Below is a list of some of the reviews.
- "L.A. Noire has issues, but it's also a bold and unique take on games as entertainment. The core gameplay mechanics work -- no issues with driving, chasing perps across town, taking cover, shooting people, figuring out what to do next, or understanding how to interrogate a suspect. The various elements never come together at the same time to create something spectacular, but there are a lot of good things going on. Some will love L.A. Noire for being different and others are going to find the slower pace a deal-breaker."
- "This is a little glimpse of an explored territory in interactive media, a hint at an incredibly exciting future that I can only hope we're hurtling towards. L.A. Noire may not always be "fun" in the traditional sense, but it's also unsatisfied with being "merely fun," and the result of that aspiration is something that no one who cares about video games should miss."
- "For all of its attention to detail, L.A. Noire hits the occasional false note. For instance, the way people you pass on the street constantly comment loudly to nobody in particular about having seen you in the papers or indicate that you could use a bath is awkward, and it sticks out like a sore thumb in a world that tries so hard to be believable. But this is a minor nitpick with a game that gets under your skin the way few games do. L.A. Noire's length can vary significantly, depending on how many street crimes you respond to and how much of your own driving you do, but in any case, the 21 story cases make for a complete and satisfying experience. You come into contact with the seamy side of the movie industry and with major players in the gambling racket; you meet working stiffs and powerful businessmen; you encounter low-ranking mob thugs and Mickey Cohen, one of the most powerful gangsters in Los Angeles at the time. L.A. Noire is a unique game with a terrific sense of period atmosphere, absorbing investigation mechanics, and a haunting tale with plenty of moments that would be right at home in a classic film noir. Those smoky nights spent listening to jazz at the Blue Room, and the price you paid for them, will stay with you long after you've retired your badge and gun."
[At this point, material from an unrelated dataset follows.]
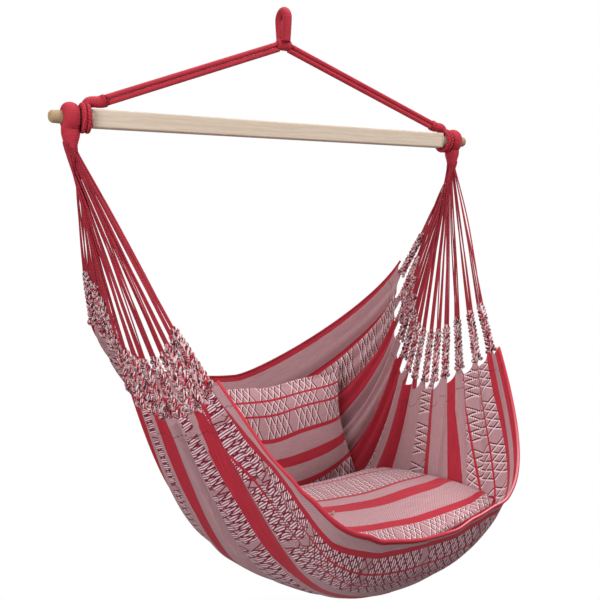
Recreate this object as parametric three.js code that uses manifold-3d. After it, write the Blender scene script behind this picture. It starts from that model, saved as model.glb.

- "L.A. Noire has a lot of hype surrounding it, but I've no doubt that this isn't a game for all gamers. However, I think all gamers should at least give it a shot. This is vastly different from the countless first- and third-person shooters and all the "me too" open-world games sitting on store shelves. All the things I've only read about in Dashiell Hammett novels, or seen in film classics like Double Indemnity, have all come to interactive life in L.A. Noire. Team Bondi has gone to great lengths to wrap you up in the game's story, and from my experience they've succeeded. I investigated these crimes. I apprehended the suspects. I pieced together all the clues. L.A. Noire had me more involved in its first thirty minutes than some other games do in their entirety, and that makes this a game you may regret passing on. Maybe not today, maybe not tomorrow, but soon -- and for the rest of your gaming life."